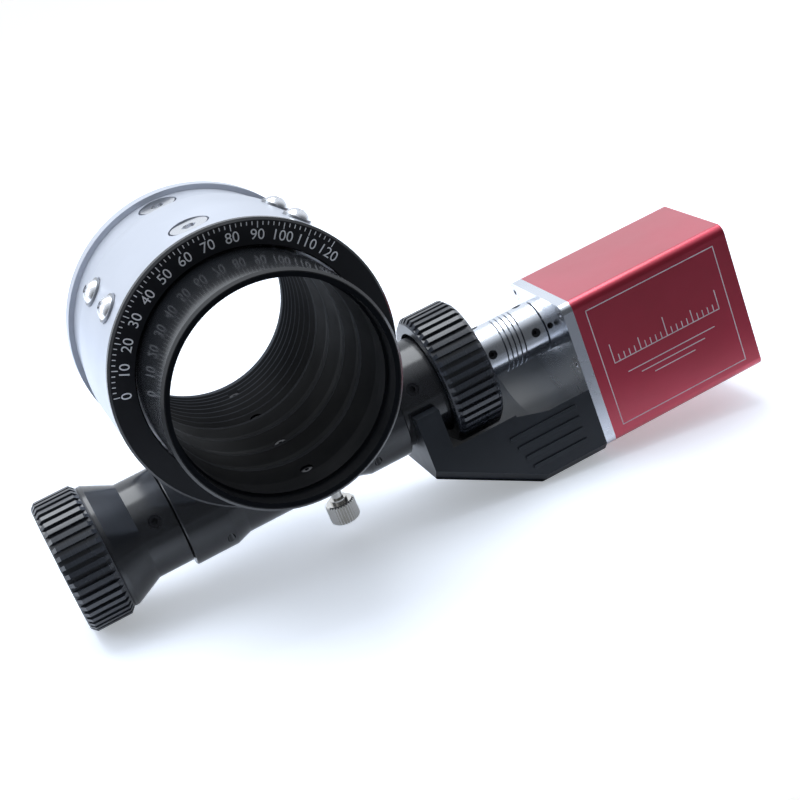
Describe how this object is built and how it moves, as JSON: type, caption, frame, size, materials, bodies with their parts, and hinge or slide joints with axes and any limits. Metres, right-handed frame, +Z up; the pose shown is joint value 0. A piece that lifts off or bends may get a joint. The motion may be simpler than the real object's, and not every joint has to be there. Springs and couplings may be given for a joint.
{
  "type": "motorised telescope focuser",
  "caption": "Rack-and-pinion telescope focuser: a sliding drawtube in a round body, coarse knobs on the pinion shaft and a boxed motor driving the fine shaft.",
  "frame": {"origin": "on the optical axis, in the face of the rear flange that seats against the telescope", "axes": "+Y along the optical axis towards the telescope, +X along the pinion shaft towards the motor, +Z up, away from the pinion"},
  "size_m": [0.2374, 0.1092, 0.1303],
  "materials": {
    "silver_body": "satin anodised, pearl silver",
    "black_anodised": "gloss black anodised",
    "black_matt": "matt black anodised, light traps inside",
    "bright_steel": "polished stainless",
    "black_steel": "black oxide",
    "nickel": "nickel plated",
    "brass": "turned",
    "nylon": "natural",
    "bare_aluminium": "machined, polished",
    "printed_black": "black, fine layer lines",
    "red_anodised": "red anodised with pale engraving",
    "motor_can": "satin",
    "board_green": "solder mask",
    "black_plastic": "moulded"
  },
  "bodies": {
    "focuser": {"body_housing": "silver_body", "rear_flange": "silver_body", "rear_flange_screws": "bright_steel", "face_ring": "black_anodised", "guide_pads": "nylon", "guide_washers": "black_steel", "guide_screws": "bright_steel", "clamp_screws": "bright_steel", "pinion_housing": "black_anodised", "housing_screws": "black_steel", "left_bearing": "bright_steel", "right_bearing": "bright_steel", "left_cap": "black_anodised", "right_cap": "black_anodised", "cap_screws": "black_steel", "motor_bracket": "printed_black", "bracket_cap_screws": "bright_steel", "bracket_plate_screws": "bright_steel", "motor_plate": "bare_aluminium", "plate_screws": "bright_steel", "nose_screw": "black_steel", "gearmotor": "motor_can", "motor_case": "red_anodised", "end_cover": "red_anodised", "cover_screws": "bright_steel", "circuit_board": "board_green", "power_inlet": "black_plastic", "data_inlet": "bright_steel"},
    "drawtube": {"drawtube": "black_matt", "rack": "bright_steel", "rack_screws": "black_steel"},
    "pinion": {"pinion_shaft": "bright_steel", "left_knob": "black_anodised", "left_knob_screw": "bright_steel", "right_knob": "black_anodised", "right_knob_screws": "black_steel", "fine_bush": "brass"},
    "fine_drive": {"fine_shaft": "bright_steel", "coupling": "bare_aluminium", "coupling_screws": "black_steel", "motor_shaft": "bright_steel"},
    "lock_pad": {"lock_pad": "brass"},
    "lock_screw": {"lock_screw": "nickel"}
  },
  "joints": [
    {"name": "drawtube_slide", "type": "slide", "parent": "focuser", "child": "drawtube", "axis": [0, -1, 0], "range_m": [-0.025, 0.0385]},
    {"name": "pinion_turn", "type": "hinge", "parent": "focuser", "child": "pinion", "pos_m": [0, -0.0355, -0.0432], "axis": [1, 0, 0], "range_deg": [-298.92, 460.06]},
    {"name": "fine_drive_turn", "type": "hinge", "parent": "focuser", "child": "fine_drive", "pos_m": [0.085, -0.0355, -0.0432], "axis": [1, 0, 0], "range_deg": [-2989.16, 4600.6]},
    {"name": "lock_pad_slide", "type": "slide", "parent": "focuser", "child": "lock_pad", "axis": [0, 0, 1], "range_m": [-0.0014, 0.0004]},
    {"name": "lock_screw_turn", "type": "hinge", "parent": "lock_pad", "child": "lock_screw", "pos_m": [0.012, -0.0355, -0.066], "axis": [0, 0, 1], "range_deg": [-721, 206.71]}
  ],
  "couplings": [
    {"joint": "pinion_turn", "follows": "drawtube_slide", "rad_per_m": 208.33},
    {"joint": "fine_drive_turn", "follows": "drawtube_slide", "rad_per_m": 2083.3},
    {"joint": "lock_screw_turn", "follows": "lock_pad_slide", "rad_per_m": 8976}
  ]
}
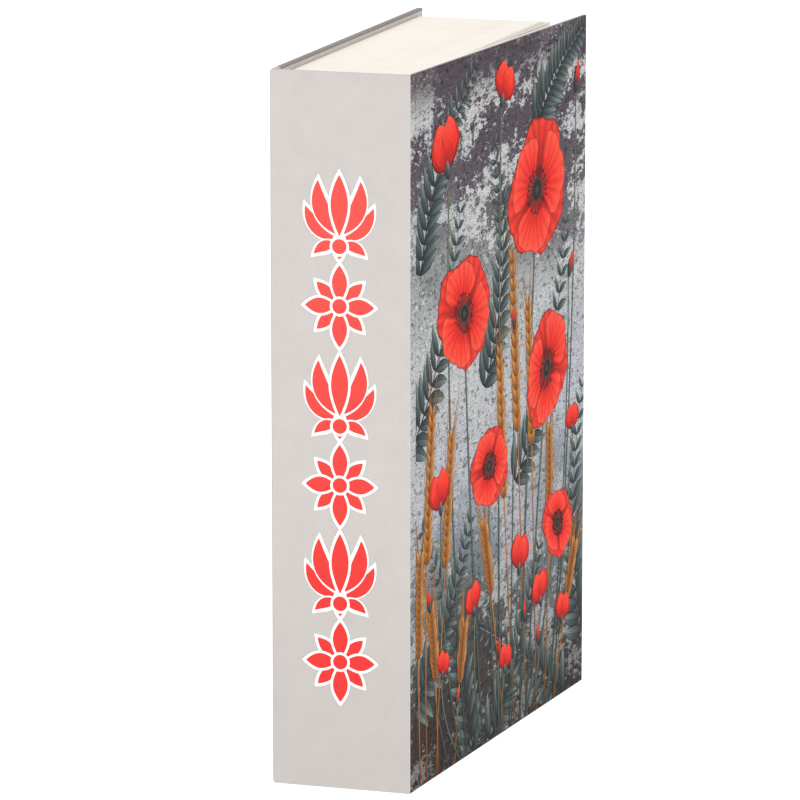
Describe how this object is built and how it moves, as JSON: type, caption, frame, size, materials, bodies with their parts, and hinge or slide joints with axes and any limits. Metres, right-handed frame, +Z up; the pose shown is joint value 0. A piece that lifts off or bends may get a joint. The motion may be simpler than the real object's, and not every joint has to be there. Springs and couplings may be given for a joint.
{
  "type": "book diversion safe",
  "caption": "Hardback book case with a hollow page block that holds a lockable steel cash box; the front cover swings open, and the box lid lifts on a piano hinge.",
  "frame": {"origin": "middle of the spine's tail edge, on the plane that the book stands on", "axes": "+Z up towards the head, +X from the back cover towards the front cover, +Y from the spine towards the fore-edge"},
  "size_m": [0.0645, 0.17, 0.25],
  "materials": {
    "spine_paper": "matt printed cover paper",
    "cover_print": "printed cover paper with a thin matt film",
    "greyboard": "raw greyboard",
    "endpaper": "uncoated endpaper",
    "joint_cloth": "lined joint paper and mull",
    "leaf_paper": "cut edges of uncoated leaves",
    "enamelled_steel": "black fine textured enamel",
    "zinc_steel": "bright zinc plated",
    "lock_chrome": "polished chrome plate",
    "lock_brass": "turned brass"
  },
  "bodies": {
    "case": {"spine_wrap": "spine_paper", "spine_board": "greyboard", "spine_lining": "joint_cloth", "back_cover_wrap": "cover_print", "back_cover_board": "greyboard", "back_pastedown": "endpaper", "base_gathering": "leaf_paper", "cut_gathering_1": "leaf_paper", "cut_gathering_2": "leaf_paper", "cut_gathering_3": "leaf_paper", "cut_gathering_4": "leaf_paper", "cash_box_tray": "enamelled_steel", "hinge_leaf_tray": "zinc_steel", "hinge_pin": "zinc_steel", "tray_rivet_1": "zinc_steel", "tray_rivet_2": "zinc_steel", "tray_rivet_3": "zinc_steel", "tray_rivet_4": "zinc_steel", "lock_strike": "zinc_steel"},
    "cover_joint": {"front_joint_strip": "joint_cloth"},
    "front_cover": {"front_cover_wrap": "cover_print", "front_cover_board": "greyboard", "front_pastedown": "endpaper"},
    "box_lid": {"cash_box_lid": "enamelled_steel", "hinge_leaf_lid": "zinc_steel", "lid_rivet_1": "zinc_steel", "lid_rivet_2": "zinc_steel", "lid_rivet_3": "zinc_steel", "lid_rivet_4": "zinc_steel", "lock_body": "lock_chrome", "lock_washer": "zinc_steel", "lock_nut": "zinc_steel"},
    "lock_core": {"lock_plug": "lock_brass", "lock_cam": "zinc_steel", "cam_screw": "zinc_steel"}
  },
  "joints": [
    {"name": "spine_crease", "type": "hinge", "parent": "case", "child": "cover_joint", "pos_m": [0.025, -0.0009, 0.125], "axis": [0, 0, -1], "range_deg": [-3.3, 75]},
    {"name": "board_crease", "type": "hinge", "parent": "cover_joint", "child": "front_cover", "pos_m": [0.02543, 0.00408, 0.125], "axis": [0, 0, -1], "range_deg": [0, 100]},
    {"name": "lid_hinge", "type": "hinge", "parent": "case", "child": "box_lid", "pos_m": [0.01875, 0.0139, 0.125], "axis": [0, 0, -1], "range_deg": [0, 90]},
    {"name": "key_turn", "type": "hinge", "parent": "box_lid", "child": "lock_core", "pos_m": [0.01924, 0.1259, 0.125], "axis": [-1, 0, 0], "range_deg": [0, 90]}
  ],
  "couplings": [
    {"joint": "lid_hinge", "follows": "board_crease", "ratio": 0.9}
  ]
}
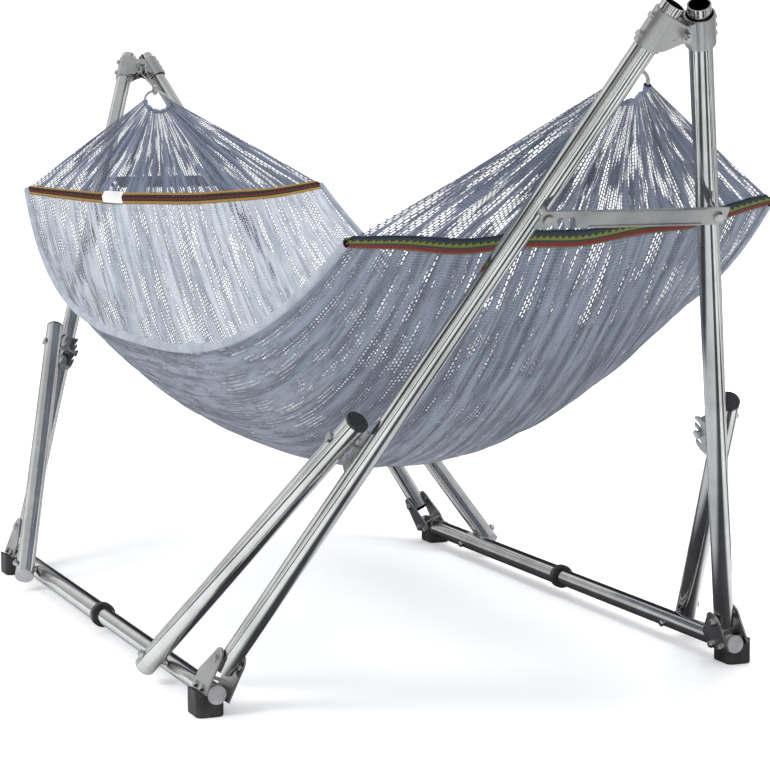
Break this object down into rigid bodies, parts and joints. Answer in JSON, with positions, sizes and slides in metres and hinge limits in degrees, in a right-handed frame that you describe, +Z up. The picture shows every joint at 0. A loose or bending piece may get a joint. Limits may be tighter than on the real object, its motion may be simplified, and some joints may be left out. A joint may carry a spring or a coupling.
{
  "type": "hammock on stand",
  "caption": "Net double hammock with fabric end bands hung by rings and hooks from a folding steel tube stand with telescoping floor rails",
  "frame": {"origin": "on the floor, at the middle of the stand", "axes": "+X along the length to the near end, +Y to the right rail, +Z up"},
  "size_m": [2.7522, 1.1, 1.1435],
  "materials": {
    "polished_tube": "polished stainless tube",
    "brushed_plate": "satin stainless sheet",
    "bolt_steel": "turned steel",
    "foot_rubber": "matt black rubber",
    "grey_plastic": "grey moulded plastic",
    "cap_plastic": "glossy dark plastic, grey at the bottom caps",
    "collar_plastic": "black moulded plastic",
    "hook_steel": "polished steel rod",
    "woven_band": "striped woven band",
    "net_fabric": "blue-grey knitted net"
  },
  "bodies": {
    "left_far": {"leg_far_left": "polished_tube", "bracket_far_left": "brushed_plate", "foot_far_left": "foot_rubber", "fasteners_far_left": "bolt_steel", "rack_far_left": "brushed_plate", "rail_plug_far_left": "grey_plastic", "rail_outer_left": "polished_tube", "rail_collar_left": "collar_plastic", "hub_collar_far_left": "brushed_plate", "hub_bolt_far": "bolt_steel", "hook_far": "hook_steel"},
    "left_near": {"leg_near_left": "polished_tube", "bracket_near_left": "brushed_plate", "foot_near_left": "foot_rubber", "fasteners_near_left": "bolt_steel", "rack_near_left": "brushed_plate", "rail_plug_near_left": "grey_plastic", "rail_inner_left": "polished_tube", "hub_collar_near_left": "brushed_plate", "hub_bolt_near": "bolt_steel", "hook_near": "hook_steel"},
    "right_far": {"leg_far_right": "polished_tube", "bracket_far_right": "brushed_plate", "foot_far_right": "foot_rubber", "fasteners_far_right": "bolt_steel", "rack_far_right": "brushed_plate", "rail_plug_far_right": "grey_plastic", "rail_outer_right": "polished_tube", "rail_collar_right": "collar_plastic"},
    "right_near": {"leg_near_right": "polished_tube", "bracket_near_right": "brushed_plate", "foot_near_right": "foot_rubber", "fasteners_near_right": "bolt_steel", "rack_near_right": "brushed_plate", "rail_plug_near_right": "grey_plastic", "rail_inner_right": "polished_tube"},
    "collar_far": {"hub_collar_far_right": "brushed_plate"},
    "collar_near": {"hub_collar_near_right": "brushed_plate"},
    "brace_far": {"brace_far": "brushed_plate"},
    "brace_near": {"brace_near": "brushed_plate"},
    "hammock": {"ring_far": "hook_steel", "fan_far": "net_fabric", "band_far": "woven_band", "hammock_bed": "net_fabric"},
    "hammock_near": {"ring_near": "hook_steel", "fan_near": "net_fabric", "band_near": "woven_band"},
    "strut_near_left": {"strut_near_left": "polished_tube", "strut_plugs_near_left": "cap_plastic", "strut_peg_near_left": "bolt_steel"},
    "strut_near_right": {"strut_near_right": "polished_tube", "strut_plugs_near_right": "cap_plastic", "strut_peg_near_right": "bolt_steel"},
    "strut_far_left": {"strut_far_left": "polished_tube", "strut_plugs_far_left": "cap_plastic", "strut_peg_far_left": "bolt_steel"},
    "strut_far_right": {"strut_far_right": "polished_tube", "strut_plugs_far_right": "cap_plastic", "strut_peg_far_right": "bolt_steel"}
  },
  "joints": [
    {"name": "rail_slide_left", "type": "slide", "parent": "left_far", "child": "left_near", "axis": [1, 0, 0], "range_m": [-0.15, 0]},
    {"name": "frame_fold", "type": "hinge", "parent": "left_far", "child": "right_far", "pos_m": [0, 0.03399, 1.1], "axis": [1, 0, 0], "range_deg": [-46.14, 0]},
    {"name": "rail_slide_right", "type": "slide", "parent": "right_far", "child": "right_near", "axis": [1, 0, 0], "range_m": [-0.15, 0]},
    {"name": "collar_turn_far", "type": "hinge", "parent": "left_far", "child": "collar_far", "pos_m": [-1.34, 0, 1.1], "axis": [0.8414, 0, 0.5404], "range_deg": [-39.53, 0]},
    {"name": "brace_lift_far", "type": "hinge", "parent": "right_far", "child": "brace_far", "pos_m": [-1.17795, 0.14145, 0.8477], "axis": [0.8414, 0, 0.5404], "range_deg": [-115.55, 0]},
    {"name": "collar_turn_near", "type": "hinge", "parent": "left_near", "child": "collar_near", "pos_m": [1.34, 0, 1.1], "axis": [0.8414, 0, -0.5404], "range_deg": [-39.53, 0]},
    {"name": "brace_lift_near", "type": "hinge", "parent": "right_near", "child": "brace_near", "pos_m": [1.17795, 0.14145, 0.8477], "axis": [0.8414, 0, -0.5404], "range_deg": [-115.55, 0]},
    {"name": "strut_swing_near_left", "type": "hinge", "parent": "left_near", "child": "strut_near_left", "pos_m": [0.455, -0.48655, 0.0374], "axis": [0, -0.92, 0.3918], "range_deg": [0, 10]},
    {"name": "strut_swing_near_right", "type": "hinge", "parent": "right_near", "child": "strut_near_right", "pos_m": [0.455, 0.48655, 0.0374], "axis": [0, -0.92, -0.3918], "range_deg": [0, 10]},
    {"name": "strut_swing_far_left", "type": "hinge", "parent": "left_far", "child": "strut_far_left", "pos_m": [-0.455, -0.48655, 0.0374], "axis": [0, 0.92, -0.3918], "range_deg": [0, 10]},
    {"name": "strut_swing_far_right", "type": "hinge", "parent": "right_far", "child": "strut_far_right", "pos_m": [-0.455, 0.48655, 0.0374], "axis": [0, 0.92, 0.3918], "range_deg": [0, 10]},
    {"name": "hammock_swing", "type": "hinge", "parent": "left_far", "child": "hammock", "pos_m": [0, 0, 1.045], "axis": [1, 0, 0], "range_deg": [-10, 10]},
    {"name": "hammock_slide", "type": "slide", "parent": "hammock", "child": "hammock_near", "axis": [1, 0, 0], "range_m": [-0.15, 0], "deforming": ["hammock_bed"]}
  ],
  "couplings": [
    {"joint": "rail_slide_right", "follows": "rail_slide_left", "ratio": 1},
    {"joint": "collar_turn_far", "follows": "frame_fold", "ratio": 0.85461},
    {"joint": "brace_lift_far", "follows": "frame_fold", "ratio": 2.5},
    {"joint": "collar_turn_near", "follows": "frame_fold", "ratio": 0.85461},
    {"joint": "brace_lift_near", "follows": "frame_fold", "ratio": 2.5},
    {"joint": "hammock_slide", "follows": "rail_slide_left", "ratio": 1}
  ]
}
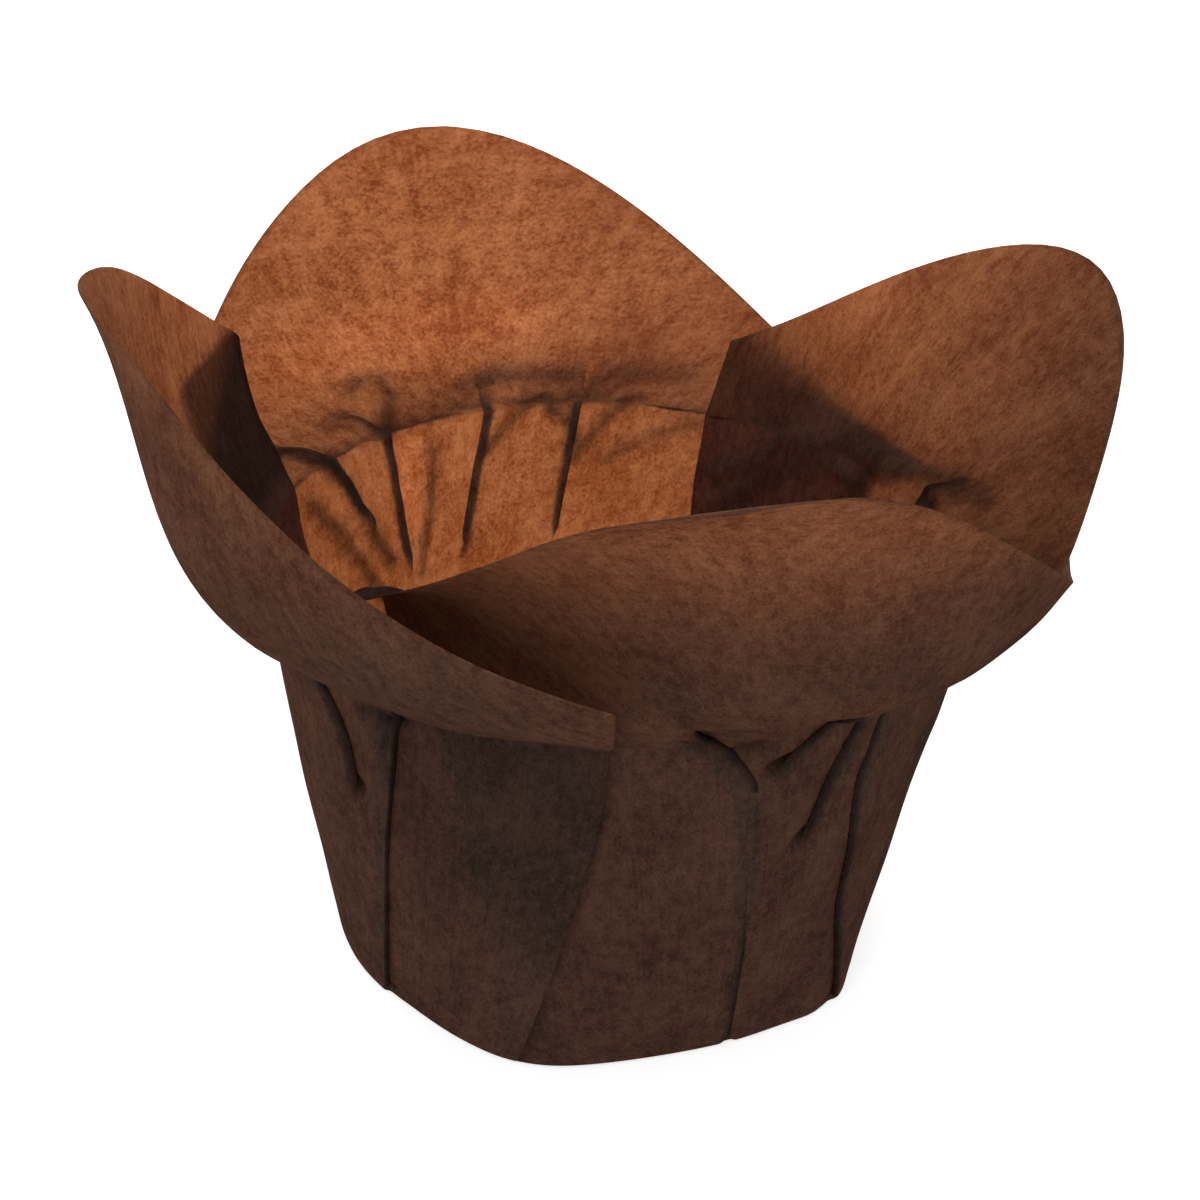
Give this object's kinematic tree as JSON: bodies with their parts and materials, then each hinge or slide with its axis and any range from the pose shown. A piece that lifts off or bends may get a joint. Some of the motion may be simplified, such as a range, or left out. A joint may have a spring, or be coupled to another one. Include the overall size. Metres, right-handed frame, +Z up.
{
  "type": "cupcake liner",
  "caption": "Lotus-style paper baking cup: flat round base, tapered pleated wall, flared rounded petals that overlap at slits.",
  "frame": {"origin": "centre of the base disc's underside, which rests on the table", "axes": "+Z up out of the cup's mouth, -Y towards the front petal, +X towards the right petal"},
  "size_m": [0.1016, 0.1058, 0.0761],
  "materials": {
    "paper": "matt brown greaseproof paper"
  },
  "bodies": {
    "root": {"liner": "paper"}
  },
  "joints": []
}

- - -

> **WHAT YOU ARE ASKED TO DO**:
Find the line that contains "Give this object's". Repeat it and every line after it, exactly as written, up to and including the last line of the records above.

> **RESULT OF THIS EXERCISE**:
Give this object's kinematic tree as JSON: bodies with their parts and materials, then each hinge or slide with its axis and any range from the pose shown. A piece that lifts off or bends may get a joint. Some of the motion may be simplified, such as a range, or left out. A joint may have a spring, or be coupled to another one. Include the overall size. Metres, right-handed frame, +Z up.
{
  "type": "cupcake liner",
  "caption": "Lotus-style paper baking cup: flat round base, tapered pleated wall, flared rounded petals that overlap at slits.",
  "frame": {"origin": "centre of the base disc's underside, which rests on the table", "axes": "+Z up out of the cup's mouth, -Y towards the front petal, +X towards the right petal"},
  "size_m": [0.1016, 0.1058, 0.0761],
  "materials": {
    "paper": "matt brown greaseproof paper"
  },
  "bodies": {
    "root": {"liner": "paper"}
  },
  "joints": []
}